I took my class on a semi-annual field trip; the field trip was paid for by a civic club, but the students did have to bring a sack lunch. This student regularly showed up without a lunch. I expressed my frustration to my mentor - a teacher with both experience and wisdom - who told me that I was not responsible for teaching the parent, I was responsible for teaching the student. She emphasized the word "teaching". My system was a small rural county where everyone knew just about everyone else, so the student's home situation was commonly known.

I worked with my student for several weeks about bringing his/her lunch, talking about what he/she wanted to eat and drink, how she/he would pack it in a bag with his/her name on the outside, etc. We role-played that if the student forgot his/her lunch, they would have nothing to eat while their classmates ate lunch. The whole class practiced reminding the student to bring his/her lunch. Most importantly, I clarified to the adults what I wanted to teach the student and why it was important for the student to learn that.
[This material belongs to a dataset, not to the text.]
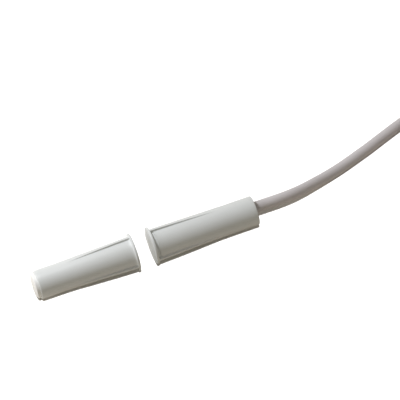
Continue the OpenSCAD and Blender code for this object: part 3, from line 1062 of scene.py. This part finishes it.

All of my adults - assistants, chaperones, and bus driver - were on board. The day came and the student came with no lunch. I was so upset but I knew I had to follow through with the natural consequences. I couldn't eat my own lunch, however, and neither could my bus driver (and he didn't miss too many meals . I viewed the whole episode as a failure.

The next time we went on the field trip, the student brought a sack lunch! I couldn't believe it! The student brought a sack lunch for every field trip after that! A year later I saw the parent, who told me that the student "Pestered the stew out of me!" to get supplies for packing a lunch for field trips. About 6-7 years later when the student had moved from my class to the adult program, one of the workers told me that the student always showed up with a lunch when needed.

My mentor taught me one of the most valuable lessons I ever received about teaching: my responsibility was to teach. My role was not to provide, my role was not to ignore, my role was to teach. No matter what age group we teach or what subject matter we teach, we all have the fundamental goal of moving our students from dependence to independence.